Cyber liability insurance would also cover the cost defending a municipality in court in case of a lawsuit, he added.
DiCandia noted too that cyber attacks on municipal computer systems are no longer rare events, citing incidents in Wasaga Beach and Midland, Ont., last summer, where cybercriminals encrypted their systems with ransomware, forcing them to pay huge ransoms in bitcoins to have their systems released.
“It cost Wasaga Beach roughly $35,000 to get their system back,” he said. “In Midland, it must have been a lot more, because they didn’t even disclose what it cost them.”
Closer to home, Wawa had its system disabled by ransomware in December. DiCandia predicted the final cost would be “absolutely exorbitant,” as Wawa did not have cyber liability insurance.
Coun. Dave Amadio asked whether the township could scale back other items in its insurance policy to make cyber liability insurance more affordable.
DiCandia suggested opting for higher deductibles but cautioned against cutting back on coverage.
Coun. Michael Matthews asked whether the township could lower the $2,500 price tag for cyber liability insurance by installing specialized software on its system to reduce the risk of a cyber attack.

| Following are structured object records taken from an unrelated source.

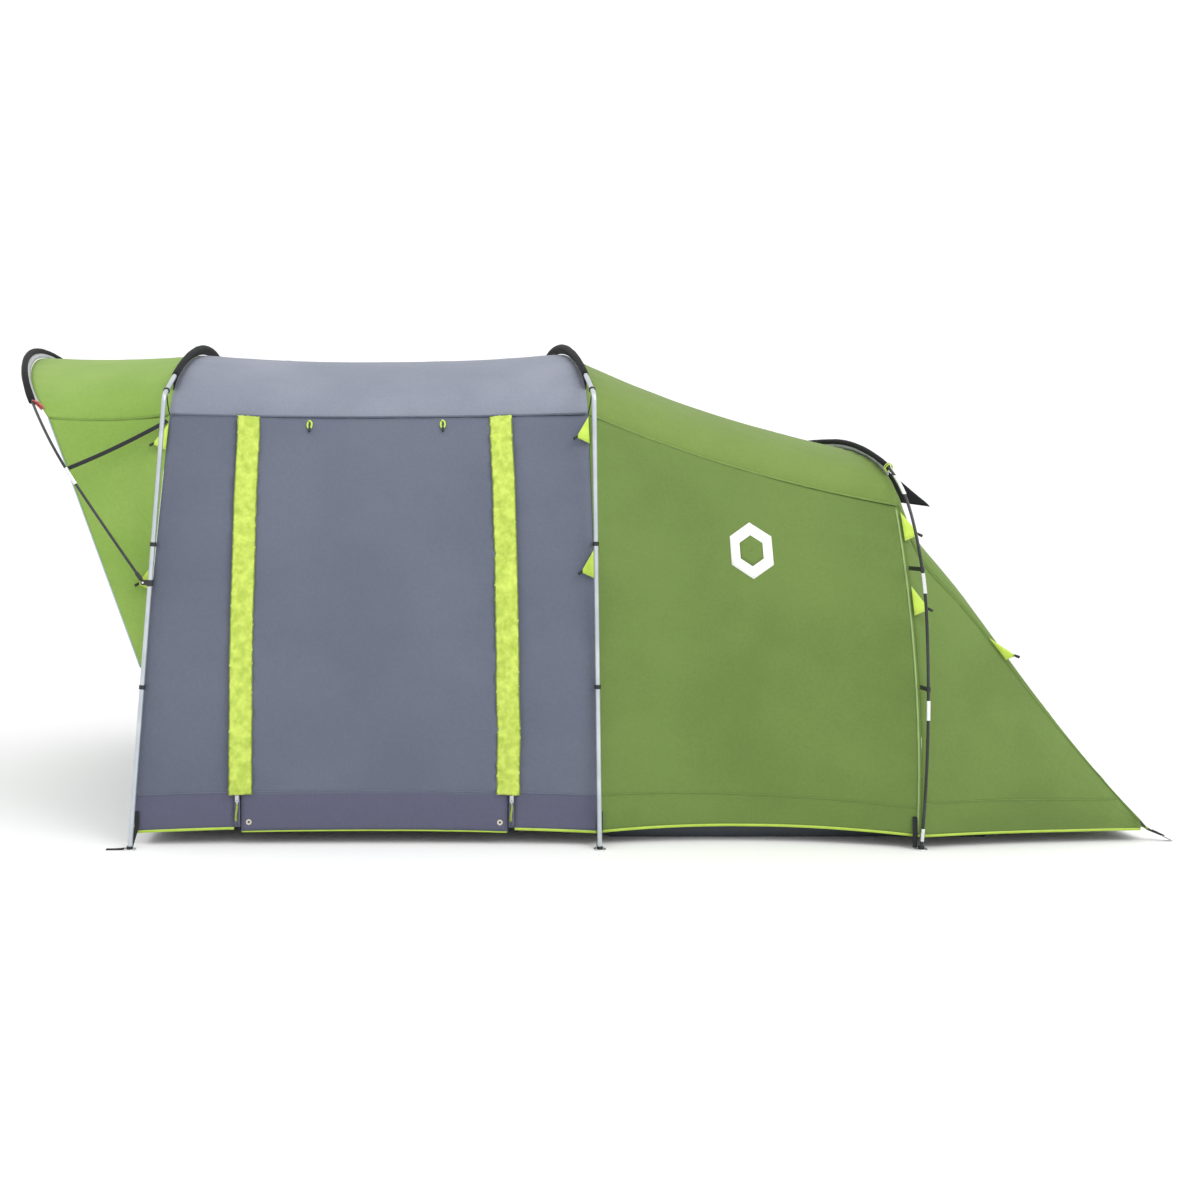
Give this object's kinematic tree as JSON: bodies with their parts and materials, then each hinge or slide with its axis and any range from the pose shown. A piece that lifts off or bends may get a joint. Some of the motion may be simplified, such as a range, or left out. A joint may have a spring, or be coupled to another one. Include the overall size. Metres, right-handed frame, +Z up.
{
  "type": "tunnel tent on poles",
  "caption": "Family tunnel tent on poled hoops with a pivoting porch canopy, side doors, a front door and a sloping bedroom tail.",
  "frame": {"origin": "middle of the footprint at ground level", "axes": "+X from the porch canopy to the tail, +Y from the near side to the far side, +Z up"},
  "size_m": [4.7803, 2.8634, 2.1178],
  "materials": {
    "steel_tube": "satin",
    "fibreglass": "gloss",
    "steel_ferrule": "satin",
    "black_webbing": "woven",
    "black_elastic": "matte",
    "grey_fly": "coated woven",
    "grey_wall": "coated woven",
    "green_canopy": "coated woven",
    "green_fly": "coated woven",
    "lime_webbing": "woven",
    "brass": "polished",
    "zinc": "plated",
    "black_nylon": "moulded",
    "groundsheet": "woven polyethylene",
    "inner_cloth": "woven"
  },
  "bodies": {
    "pitched_tent": {"bedroom_floor": "groundsheet", "bedroom_roof": "green_fly", "canopy_braces": "black_webbing", "canopy_roof": "green_canopy", "canopy_wing_far": "green_canopy", "canopy_wing_near": "green_canopy", "elbow_ties": "black_elastic", "foot_plugs": "black_nylon", "foot_rings": "steel_ferrule", "foot_straps": "black_webbing", "front_crown_pole": "fibreglass", "front_leg_far": "steel_tube", "front_leg_near": "steel_tube", "front_sleeve": "black_webbing", "front_wall": "grey_wall", "guy_runners": "black_nylon", "guy_tabs": "lime_webbing", "inner_wall": "inner_cloth", "leg_clips": "black_nylon", "living_roof": "grey_fly", "mid_crown_pole": "fibreglass", "mid_leg_far": "steel_tube", "mid_leg_near": "steel_tube", "mid_sleeve": "black_webbing", "peg_straps": "black_webbing", "pivot_clamps": "black_nylon", "pivot_pins": "steel_ferrule", "rear_brow": "black_webbing", "rear_clips": "black_nylon", "rear_ferrules": "steel_ferrule", "rear_pole_sections": "fibreglass", "rear_sleeve": "black_webbing", "rear_wall": "green_fly", "side_zips": "black_webbing", "sleeve_webs": "black_webbing", "tail_buckles": "black_nylon", "tail_side_far": "green_fly", "tail_side_near": "green_fly", "wall_bedroom_far": "green_fly", "wall_bedroom_near": "green_fly", "wall_front_far": "grey_wall", "wall_front_near": "grey_wall", "wall_mid_far": "grey_wall", "wall_mid_near": "grey_wall"},
    "canopy_bow": {"bow_pole_sections": "fibreglass", "bow_ferrules": "steel_ferrule", "bow_sleeve": "black_webbing", "bow_web": "black_webbing", "bow_sockets": "black_nylon"},
    "side_door_near": {"side_door_near": "grey_wall", "storm_flaps_near": "lime_webbing", "door_eyelets_near": "brass"},
    "side_door_far": {"side_door_far": "grey_wall", "storm_flaps_far": "lime_webbing", "door_eyelets_far": "brass"},
    "front_door": {"front_door": "grey_wall"},
    "zip_slider_near_front": {"zip_slider_near_front": "zinc"},
    "zip_slider_near_rear": {"zip_slider_near_rear": "zinc"},
    "zip_slider_far_front": {"zip_slider_far_front": "zinc"},
    "zip_slider_far_rear": {"zip_slider_far_rear": "zinc"}
  },
  "joints": [
    {"name": "canopy_bow_hinge", "type": "hinge", "parent": "pitched_tent", "child": "canopy_bow", "pos_m": [-1.66805, 0, 1.024], "axis": [0, 1, 0], "range_deg": [0, 25], "deforming": ["canopy_roof", "canopy_wing_near", "canopy_wing_far", "canopy_braces"]},
    {"name": "side_door_near_hinge", "type": "hinge", "parent": "pitched_tent", "child": "side_door_near", "pos_m": [-0.76421, -0.958, 1.7], "axis": [-1, 0, 0], "range_deg": [0, 95]},
    {"name": "side_door_far_hinge", "type": "hinge", "parent": "pitched_tent", "child": "side_door_far", "pos_m": [-0.76421, 0.958, 1.7], "axis": [1, 0, 0], "range_deg": [0, 95]},
    {"name": "front_door_hinge", "type": "hinge", "parent": "pitched_tent", "child": "front_door", "pos_m": [-1.57928, 0, 1.63541], "axis": [0, 1, 0], "range_deg": [0, 75]},
    {"name": "zip_near_front_run", "type": "hinge", "parent": "pitched_tent", "child": "zip_slider_near_front", "pos_m": [-1.29922, 2.692, 0.22088], "axis": [-1, 0, 0], "range_deg": [0, 20]},
    {"name": "zip_near_rear_run", "type": "hinge", "parent": "pitched_tent", "child": "zip_slider_near_rear", "pos_m": [-0.22821, 2.56707, 0.22916], "axis": [-1, 0, 0], "range_deg": [0, 20]},
    {"name": "zip_far_front_run", "type": "hinge", "parent": "pitched_tent", "child": "zip_slider_far_front", "pos_m": [-1.29922, -2.692, 0.22088], "axis": [1, 0, 0], "range_deg": [0, 20]},
    {"name": "zip_far_rear_run", "type": "hinge", "parent": "pitched_tent", "child": "zip_slider_far_rear", "pos_m": [-0.22821, -2.56707, 0.22916], "axis": [1, 0, 0], "range_deg": [0, 20]}
  ]
}
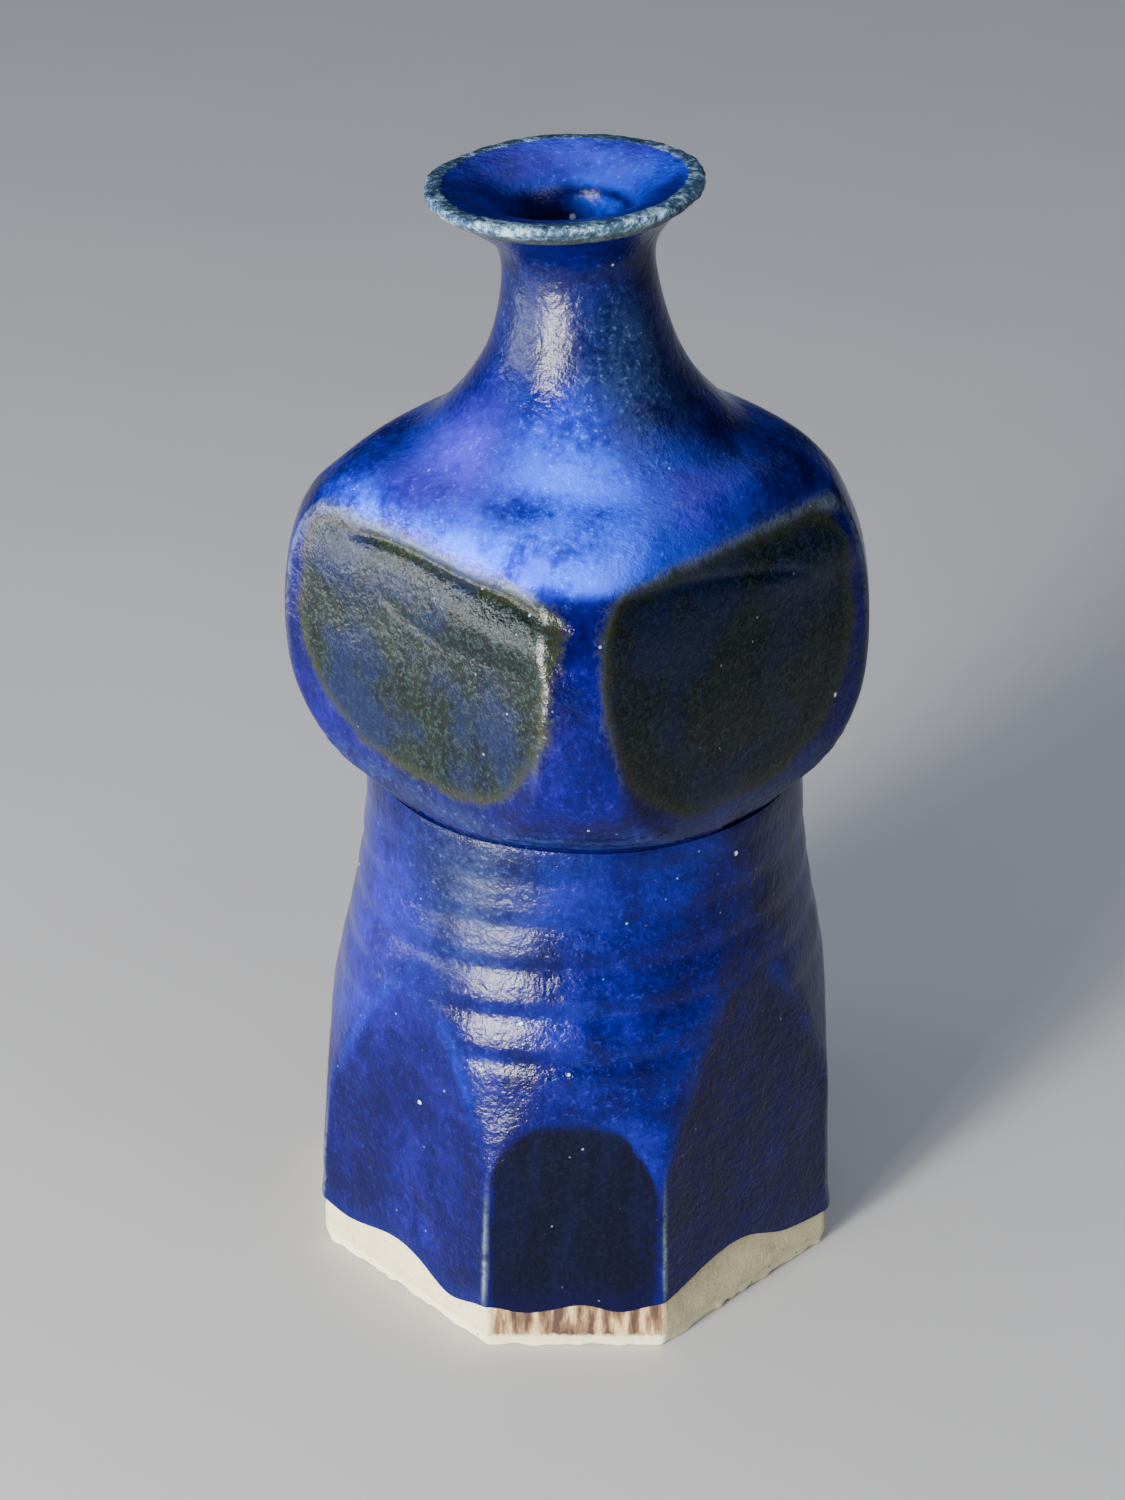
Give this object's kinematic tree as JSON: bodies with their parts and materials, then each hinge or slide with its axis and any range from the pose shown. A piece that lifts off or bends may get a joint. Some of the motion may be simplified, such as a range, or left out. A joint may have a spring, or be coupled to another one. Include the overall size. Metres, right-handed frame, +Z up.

DiCandia said he would send the township information on how to enhance the security of its computer system.
Council agreed to review DiCandia’s information before the Feb. 12 council meeting, when the question of whether to purchase cyber liability insurance will be put to a vote.
In other council news:
— The result of this month’s poll on the topic of recycling pickup dates suggests that most residents want to continue recycling every two weeks instead of switching to 3-week or 4-week intervals.
Of the 47 residents who responded to the poll, 31 wanted to keep biweekly recycling, and 11 opted for monthly recycling. Five thought three-week intervals would suffice, but Prince CAO Peggy Greco said GFL Environmental Inc. didn’t favour this option.
The poll was conducted via the township’s web site, its Facebook page and Instagram account as well as in the January Prince Township Newsletter.
Given the response, council agreed to maintain biweekly recycling for now, but to revisit the issue at budget time.
“If we went to (every) four weeks, it would save us $20,000,” Amadio said.
— The township’s Official Plan, which dates from 2014, is due for its five-year review. Council agreed to have township planner Steve Turco update the OP at an estimated cost of $2,800 once this year’s budget is approved.
The update will bring the OP into compliance with the Provincial Policy Statement and provide direction on whether the micro-cultivation of cannabis should be a permitted activity in rural areas.